Memory: What Agents Actually Need to Remember
Memory is not conversation history. That’s the first thing to unlearn.
An agent needs three types of memory:
- Session memory: What happened in this conversation — user goals, context from previous turns. This is short-term and conversation-specific.
- Knowledge memory: Facts about the user, domain, or system state that persist across conversations. This is long-term and shared.
- Execution memory: What the agent has already tried, what failed, what succeeded. This prevents loops and repeated errors.
Most systems conflate all three into a message history. That kills performance.
Session memory should live in the message array — but summarized, not raw. After 20 turns, compress earlier context into a single system message instead of keeping all 20 turns in context.
Knowledge memory should be separate — a vector database (Pinecone, Weaviate) or a structured key-value store. When you need user context, fetch it explicitly with a tool call, don’t stuff it into the initial prompt.

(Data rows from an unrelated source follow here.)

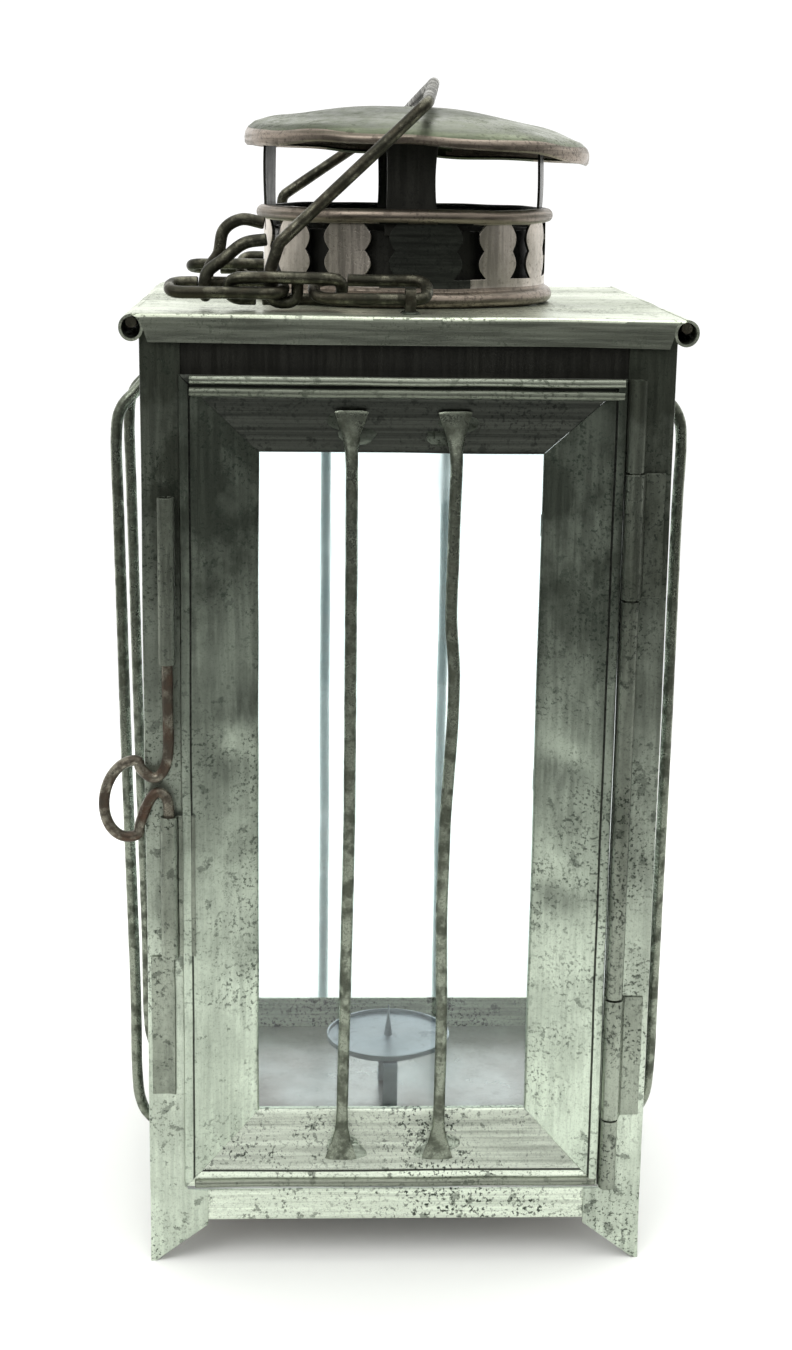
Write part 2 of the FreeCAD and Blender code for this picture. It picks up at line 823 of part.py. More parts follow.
def make_hook():
    """The hanging hook: one wire doubled round the last link, with two open prongs."""
    strand_y = "(-chain_y + (link_width / 2 - wire / 2) * cos(link_three_tilt))"
    strand_z = "(chain_level + (link_width / 2 - wire / 2) * sin(link_three_tilt))"
    ring = "(wire + 0.2)"
    front = f"({strand_y} - 0.8)"
    rear = f"({strand_y} + 2.2)"
    neck = f"({strand_z} + {ring})"
    top = f"({neck} + hang_throat + 2 * hang_arc)"
    corners = [
        ("hang_x + hang_reach - 0.6", rear, f"{top} - 0.6"),
        ("hang_x + hang_reach / 2", rear, top),
        ("hang_x + 3.6", rear, f"{top} - 3"),
        ("hang_x + 3.4", rear, f"{neck} + hang_throat"),
        ("hang_x", f"{strand_y} + {ring}", f"{strand_z} + 2"),
        ("hang_x", f"{strand_y} + {ring}", f"{strand_z} - {ring}"),
        ("hang_x", f"{strand_y} - {ring}", f"{strand_z} - {ring}"),
        ("hang_x", f"{strand_y} - {ring}", f"{neck} + 0.4"),
        ("hang_x + 4.5", front, f"{neck} + 2.4"),
        ("hang_x + 8.5", front, f"{top} - 5.6"),
        ("hang_x + hang_reach", front, f"{top} - 4.6"),
    ]
    keep(bent_wire("hanging_hook", corners, WIRE_R, "wire - 0.6"), "hanging_hook")


# ---- door


def make_door_strips():
    """The four mitred strips of the door's frame, each with a flange, a bevel and a lip."""
    width = "(frame_flange + frame_bevel)"
    tall = "(door_high - door_low)"
    wide = "(door_left + door_right)"
    middle_z = "((door_high + door_low) / 2)"
    strips = (
        ("door_top_strip", wide, 0, DOOR_X, "door_high"),
        ("door_right_strip", tall, 90, "door_right", middle_z),
        ("door_bottom_strip", wide, 180, DOOR_X, "door_low"),
        ("door_left_strip", tall, 270, "-door_left", middle_z),
    )
    for label, length, turn, x, z in strips:
        body = new_body(label)
        section = new_sketch(body, "YZ_Plane")
        # depth along the sketch's X, distance in from the outer edge down its Y
        draw_outline(
            section,
            [
                ("-tin", "0"),
                ("0", "0"),
                ("0", "-frame_flange"),
                ("frame_depth", f"-{width}"),
                ("frame_depth + lip", f"-{width}"),
                ("frame_depth + lip", f"-{width} - tin"),
                ("frame_depth - tin", f"-{width} - tin"),
                ("-tin", "-frame_flange"),
            ],
        )
        add_pad(body, section, length, middle=True)
        for sign in (-1, 1):
            mitre = new_sketch(body, "XZ_Plane")
            end = f"{sign} * {length} / 2"
            draw_outline(
                mitre,
                [
                    (f"{end} + {sign} * 1", "1"),
                    (f"{end} + {sign} * 1", f"-{width} - 4"),
                    (f"{end} - {sign} * ({width} + 4)", f"-{width} - 4"),
                    (f"{end} + {sign} * 0", "0"),
                ],
            )
            add_pocket(body, mitre, "40")
        seat(body, x, DOOR_Y, z, about(y=1, angle=turn))


def make_door_trim():
    """Rolled beads along the door's top and bottom edges."""
    length = "(door_left + door_right - 2 * 2.5)"
    for label, places in (
        ("door_top_bead", ("door_high - bead_radius", "door_high - bead_radius - bead_pitch")),
        ("door_bottom_bead", ("door_low + bead_radius",)),
    ):
        beads = []
        for z in places:
            bead = rod(
                f"{label}_roll",
                "bead_radius",
                length,
                "-door_left + 2.5",
                f"{DOOR_Y} - tin - seam",
                z,
                Rotation(Vector(0, 0, 1), Vector(0, -1, 0), Vector(1, 0, 0), "ZXY"),
            )
            bead.Angle = 180
            beads.append(bead)
        keep(group(label, beads), label)


def make_door_pane():
    """The door's pane behind the lips, and the tabs that hold it."""
    front = f"({LIP_Y} + seam)"
    back = f"({front} + glass)"
    keep(
        box(
            "door_pane",
            (f"{OPEN_LEFT} - pane_lap", front, f"{OPEN_LOW} - pane_lap"),
            (f"{OPEN_RIGHT} + pane_lap", back, f"{OPEN_HIGH} + pane_lap"),
        ),
        "door_pane",
    )
    tabs = []
    for edge, sign in ((OPEN_LEFT, -1), (OPEN_RIGHT, 1)):
        for level in (f"{OPEN_LOW} + 20", f"({OPEN_LOW} + {OPEN_HIGH}) / 2", f"{OPEN_HIGH} - 20"):
            spans = sorted((f"{edge} - {sign} * tab_show", f"{edge} + {sign} * (pane_lap + 3)"), key=num)
            cover = box(
                "door_tab_cover",
                (spans[0], f"{back} + seam", level),
                (spans[1], f"{back} + seam + tin", f"{level} + clip_height"),
            )
            stem_x = sorted(
                (f"{edge} + {sign} * (pane_lap + 3 - tin)", f"{edge} + {sign} * (pane_lap + 3)"),
                key=num,
            )
            stem = box(
                "door_tab_stem",
                (stem_x[0], f"{LIP_Y} - 2.2", level),
                (stem_x[1], f"{back} + seam + tin", f"{level} + clip_height"),
            )
            tabs.append(join("door_tab", [cover, stem]))
    keep(group("door_pane_tabs", tabs), "door_pane_tabs")


def make_door_guards():
    """Two straight wires before the door's pane, their flat ends soldered to the bevels."""
    slope = "atan(frame_depth / (frame_bevel + tin))"
    top_z = "(door_high - frame_flange - pad_inset)"
    low_z = "(door_low + frame_flange + pad_inset)"
    face_y = f"({DOOR_Y} - tin + pad_inset * tan({slope}) - 4 * seam)"
    for label, x in (("door_guard_left", "guard_left"), ("door_guard_right", "guard_right")):
        strand = rod(
            f"{label}_strand",
            "wire / 2",
            f"{top_z} - {low_z}",
            x,
            f"{face_y} - wire / 2 - 0.2",
            low_z,
        )
        pads = []
        for name, z, tip, back in (
            ("upper", top_z, 180 + num(slope), "0"),
            ("lower", low_z, -num(slope), "pad_thickness"),
        ):
            pad = doc.addObject("Part::Box", f"{label}_{name}_pad")
            bind(pad, Length="pad_width", Width="pad_thickness", Height="pad_length")
            seat(
                pad,
                f"{x} - pad_width / 2",
                f"{face_y} - {back} * cos({slope})",
                f"{z} + {back} * sin({slope})",
                about(x=1, angle=tip),
            )
            pads.append(pad)
        keep(join(label, [strand, *pads]), label)


# ---- hinge and latch


def make_hinge():
    """The door hinge: a full-length pin, two leaves on the post and three barrels on the door."""
    bore = "(pin_radius + pin_play)"
    keep(
        rod("hinge_pin", "pin_radius", "door_high - door_low", "hinge_x", HINGE_Y, "door_low"),
        "hinge_pin",
    )
    for name, low, high in (
        ("upper", "upper_leaf_low", "upper_leaf_high"),
        ("lower", "lower_leaf_low", "lower_leaf_high"),
    ):
        label = f"hinge_leaf_{name}"
        length = f"{high} - {low}"
        knuckle = tube(f"{label}_knuckle", "knuckle_radius", "pin_radius", length, "hinge_x", HINGE_Y, low)
        flap = box(
            f"{label}_flap",
            ("hinge_x", "-body_depth / 2 - tin - seam", low),
            ("hinge_x + leaf_reach", "-body_depth / 2 - seam", high),
        )
        keep(join(label, [knuckle, flap]), label)
    spans = (
        ("top", "upper_leaf_high + knuckle_gap", "door_high"),
        ("middle", "lower_leaf_high + knuckle_gap", "upper_leaf_low - knuckle_gap"),
        ("bottom", "door_low", "lower_leaf_low - knuckle_gap"),
    )
    for name, low, high in spans:
        label = f"door_barrel_{name}"
        barrel = tube(f"{label}_tube", "knuckle_radius", bore, f"({high}) - ({low})", "hinge_x", HINGE_Y, low)
        web = box(
            f"{label}_web",
            ("door_right + seam", f"{DOOR_Y} - tin", low),
            ("hinge_x - 1", DOOR_Y, high),
        )
        keep(join(label, [barrel, web]), label)


def make_latch():
    """The latch: a keeper tube and a strap on the post, the sliding pin and the door's catch tube."""
    y = "(-body_depth / 2 - seam - latch_radius - latch_play - tin)"
    bore = "(latch_radius + latch_play)"
    outer = "(latch_radius + latch_play + tin)"
    x = "-latch_x"
    keep(tube("latch_keeper", outer, bore, "keeper_high - keeper_low", x, y, "keeper_low"), "latch_keeper")
    tube_body = tube("door_catch_tube", outer, bore, "catch_high - catch_low", x, f"{y} - 0.3", "catch_low")
    web = box(
        "door_catch_web",
        ("-latch_x + latch_radius + latch_play", f"{DOOR_Y} - 2 * tin - seam", "catch_low"),
        ("-door_left + frame_flange - 1", f"{DOOR_Y} - tin - seam", "catch_high"),
    )
    keep(join("door_catch", [tube_body, web]), "door_catch")
    keep(
        box(
            "latch_strap",
            (f"-{HALF_X} + 1", "-body_depth / 2 - tin - seam", "strap_low"),
            (f"-{HALF_X} + 1 + strap_width", "-body_depth / 2 - seam", "strap_high"),
        ),
        "latch_strap",
    )
    loop_x = "(-latch_x - loop_radius * 0.72)"
    corners = [
        (x, y, "latch_top"),
        (x, y, "loop_level + 5.8"),
        (f"{x} - 1.6", y, "loop_level + 3.6"),
        (f"{loop_x} + 1.5", y, "loop_level + loop_radius"),
        (f"{loop_x} - 5", y, "loop_level + loop_radius"),
        (f"{loop_x} - loop_radius + 0.6", y, "loop_level + 3.6"),
        (f"{loop_x} - loop_radius + 0.6", y, "loop_level - 4"),
        (f"{loop_x} - 4.4", y, "loop_level - loop_radius"),
        (f"{loop_x} + 0.6", y, "loop_level - loop_radius"),
        (f"{x} - 1.8", y, "loop_level + 0.9"),
        (x, y, "loop_level + 0.2"),
        (x, y, "catch_high + catch_gap"),
    ]
    keep(bent_wire("latch_pin", corners, "latch_radius", "1.5"), "latch_pin")


def build():
    make_post("post_front_left", 0, f"-{HALF_X}", f"-{HALF_Y}")
    make_post("post_front_right", 1, HALF_X, f"-{HALF_Y}")
    make_post("post_rear_right", 2, HALF_X, HALF_Y)
    make_post("post_rear_left", 3, f"-{HALF_X}", HALF_Y)
    make_pan()
    make_head()
    make_panes()
    make_side_guards()
    make_candle_plate()
    make_roof()
    make_collar()
    make_struts()
    make_cap()
    for side, sign in (("front", -1), ("rear", 1)):
        make_chain(side, sign)
        make_eye(side, sign)
    make_bail()
    make_hook()
    make_door_strips()
    make_door_trim()
    make_door_pane()
    make_door_guards()
    make_hinge()
    make_latch()


def check():
    """Stops if any object failed or any piece is empty or not valid."""
    for item in doc.Objects:
        if {"Invalid", "Error"} & set(item.State):
            raise RuntimeError(f"{item.Label} failed: {item.State}")
    for node in NODES:
        shape = node.Shape
        if shape.isNull() or not shape.isValid() or not shape.Solids:
            raise RuntimeError(f"{node.Label} has no valid solid")


build()
doc.recompute()
check()
os.makedirs("parts", exist_ok=True)
for node in NODES:
    node.Shape.exportStep(f"parts/{node.Label}.step")
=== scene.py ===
"""Candle lantern: finished meshes, materials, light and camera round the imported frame.

Blender objects are in metres, +Z up, front face towards -Y. Shapes are worked out in millimetres and
scaled when a mesh is made.
"""

import json
import math

import bmesh
import bpy
import numpy as np
from mathutils import Matrix, Vector, noise


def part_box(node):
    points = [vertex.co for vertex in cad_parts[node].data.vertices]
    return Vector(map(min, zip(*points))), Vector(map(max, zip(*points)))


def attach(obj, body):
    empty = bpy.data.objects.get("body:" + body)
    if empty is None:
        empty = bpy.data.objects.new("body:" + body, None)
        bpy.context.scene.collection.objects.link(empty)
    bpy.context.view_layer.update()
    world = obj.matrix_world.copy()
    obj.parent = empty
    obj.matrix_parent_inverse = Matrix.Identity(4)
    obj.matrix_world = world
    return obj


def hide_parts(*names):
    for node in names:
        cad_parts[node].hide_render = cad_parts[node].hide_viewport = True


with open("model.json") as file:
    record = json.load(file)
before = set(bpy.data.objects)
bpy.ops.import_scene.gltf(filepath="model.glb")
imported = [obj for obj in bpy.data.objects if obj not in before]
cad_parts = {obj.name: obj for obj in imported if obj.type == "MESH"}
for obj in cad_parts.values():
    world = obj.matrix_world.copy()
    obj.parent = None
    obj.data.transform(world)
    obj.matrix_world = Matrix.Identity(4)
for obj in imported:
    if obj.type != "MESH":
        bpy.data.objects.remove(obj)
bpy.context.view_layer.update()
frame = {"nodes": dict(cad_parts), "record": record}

MM = 0.001
BODY_OF = {
    node: body for body, nodes in frame["record"]["behaviour"]["bodies"].items() for node in nodes
}
TIN = 0.6  # sheet thickness
WIRE = 1.4  # wire radius
SHARP = math.radians(38)


# ---- measures from the frame


def span(node):
    """A CAD node's lowest and highest corners in millimetres."""
    low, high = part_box(node)
    return np.array(low) / MM, np.array(high) / MM


def middle(node):
    low, high = span(node)
    return (low + high) / 2


def unit(vectors):
    """Vectors of length one, along the last axis."""
    return vectors / np.maximum(np.linalg.norm(vectors, axis=-1, keepdims=True), 1e-9)


# ---- shader groups


def new_group(name, inputs, outputs):
    tree = bpy.data.node_groups.new(name, "ShaderNodeTree")
    for label, kind, value in inputs:
        socket = tree.interface.new_socket(label, in_out="INPUT", socket_type="NodeSocket" + kind)
        socket.default_value = value
    for label, kind in outputs:
        tree.interface.new_socket(label, in_out="OUTPUT", socket_type="NodeSocket" + kind)
    return tree, tree.nodes.new("NodeGroupInput").outputs, tree.nodes.new("NodeGroupOutput").inputs


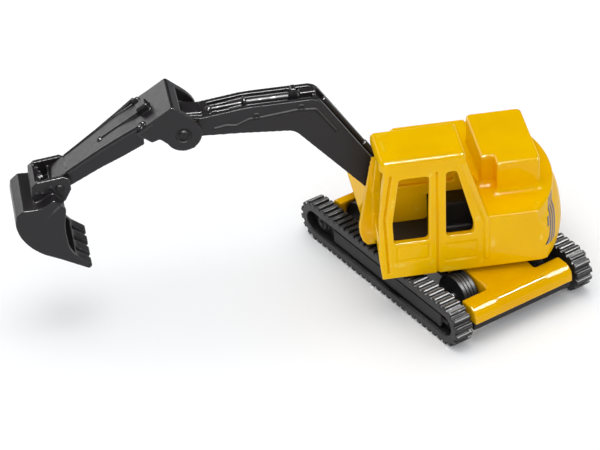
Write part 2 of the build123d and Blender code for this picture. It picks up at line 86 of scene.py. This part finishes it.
class Finish:
    """A paint or a moulded surface, mixed from nodes."""

    def __init__(self, name, colour, roughness, **fixed):
        self.material = bpy.data.materials.new(name)
        self.material.use_nodes = True
        self.tree = self.material.node_tree
        self.tree.nodes.clear()
        self.surface = self.add("ShaderNodeBsdfPrincipled", {},
                                {"Base Color": (*colour, 1), "Roughness": roughness})
        for socket, value in fixed.items():
            self.surface.inputs[socket.replace("_", " ")].default_value = value
        self.add("ShaderNodeOutputMaterial", {}, {"Surface": self.surface.outputs[0]})
        place = self.add("ShaderNodeTexCoord")
        self.place = place.outputs["Object"]
        apart = self.add("ShaderNodeSeparateXYZ", {}, {0: self.place})
        self.x, self.y, self.z = (Shade(self, apart.outputs[i]) for i in range(3))

    def add(self, kind, settings=(), sockets=()):
        """A new node, with its settings and what goes into its sockets."""
        node = self.tree.nodes.new(kind)
        for name, value in dict(settings).items():
            setattr(node, name, value)
        for name, value in dict(sockets).items():
            value = value.socket if isinstance(value, Shade) else value
            if isinstance(value, bpy.types.NodeSocket):
                self.tree.links.new(value, node.inputs[name])
            else:
                node.inputs[name].default_value = value
        return node

    def math(self, operation, a, b):
        node = self.add("ShaderNodeMath", {"operation": operation}, {0: a, 1: b})
        return Shade(self, node.outputs[0])

    def specks(self, size, detail=3.0):
        """Soft noise from 0 to 1, with patches about as wide as size."""
        noise = self.add("ShaderNodeTexNoise", {},
                         {"Vector": self.place, "Scale": 1 / size, "Detail": detail})
        return Shade(self, noise.outputs["Fac"])

    def ramp(self, value, low, high):
        """0 below low, 1 above high, smooth between."""
        node = self.add("ShaderNodeMapRange", {"interpolation_type": "SMOOTHSTEP"},
                        {"Value": value, "From Min": low, "From Max": high})
        return Shade(self, node.outputs[0])

    def edges(self, low, high):
        """1 on edges as sharp as high, 0 at low. Above 0.5 they are outer edges, below it hollows."""
        shape = self.add("ShaderNodeNewGeometry")
        return self.ramp(Shade(self, shape.outputs["Pointiness"]), low, high)

    def blend(self, share, below, above):
        """One colour turning into another."""
        below = (*below, 1) if isinstance(below, tuple) else below
        above = (*above, 1) if isinstance(above, tuple) else above
        node = self.add("ShaderNodeMix", {"data_type": "RGBA"}, {0: share, 6: below, 7: above})
        return node.outputs[2]

    def wear(self, **sockets):
        """Links what varies over the surface to the shader."""
        for name, value in sockets.items():
            value = value.socket if isinstance(value, Shade) else value
            self.tree.links.new(value, self.surface.inputs[name.replace("_", " ")])

    def relief(self, height, depth):
        """Raises the surface by height times depth."""
        bump = self.add("ShaderNodeBump", {}, {"Height": height, "Distance": depth, "Strength": 1.0})
        self.wear(Normal=bump.outputs[0])

    def coat(self, piece):
        """Gives a piece this finish and no other."""
        piece.data.materials.clear()
        piece.data.materials.append(self.material)


def deselect():
    """Nothing is selected and no mesh is open for editing."""
    if bpy.context.object and bpy.context.object.mode == "EDIT":
        bpy.ops.object.mode_set(mode="OBJECT")
    bpy.ops.object.select_all(action="DESELECT")


def take(piece):
    """Makes a piece the only one in hand."""
    deselect()
    piece.select_set(True)
    bpy.context.view_layer.objects.active = piece


def modify(piece, kind, **settings):
    """Adds a modifier and applies it."""
    take(piece)
    modifier = piece.modifiers.new(kind.title(), kind)
    for name, value in settings.items():
        setattr(modifier, name, value)
    bpy.ops.object.modifier_apply(modifier=modifier.name)


MOST_TRIANGLES = 196000
WELD = 0.001 * MM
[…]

Execution memory should be an explicit log. Before the agent tries a tool, check if it’s already attempted that tool in this session. If it failed last time, pass that failure to the LLM as context.
Example structure:
{
"session_id": "conv_12345",
"user_goal": "Update billing address and confirm new payment method",
"session_context": "User has active subscription. Previously tried to update payment in December but process failed.",
"execution_log": [
{"tool": "fetch_user_profile", "status": "success", "timestamp": "2025-01-15T10:22:00Z"},
{"tool": "validate_address", "status": "failed", "error": "Postal code invalid", "timestamp": "2025-01-15T10:22:15Z"}
],
"knowledge_refs": ["user_payment_history", "subscription_terms"],
"messages": [
{"role": "user", "content": "Update my address..."},
{"role": "assistant", "content": "I'll help with that..."}
]
}
Do This Today
Pick one tool your agent needs to call. Write out the schema with a 3-sentence description, list every parameter with its format and constraints, and define the exact shape of the response. Test it by hand — feed the schema to Claude or GPT-4o and ask it to call the tool. If it calls it wrong, your schema is incomplete.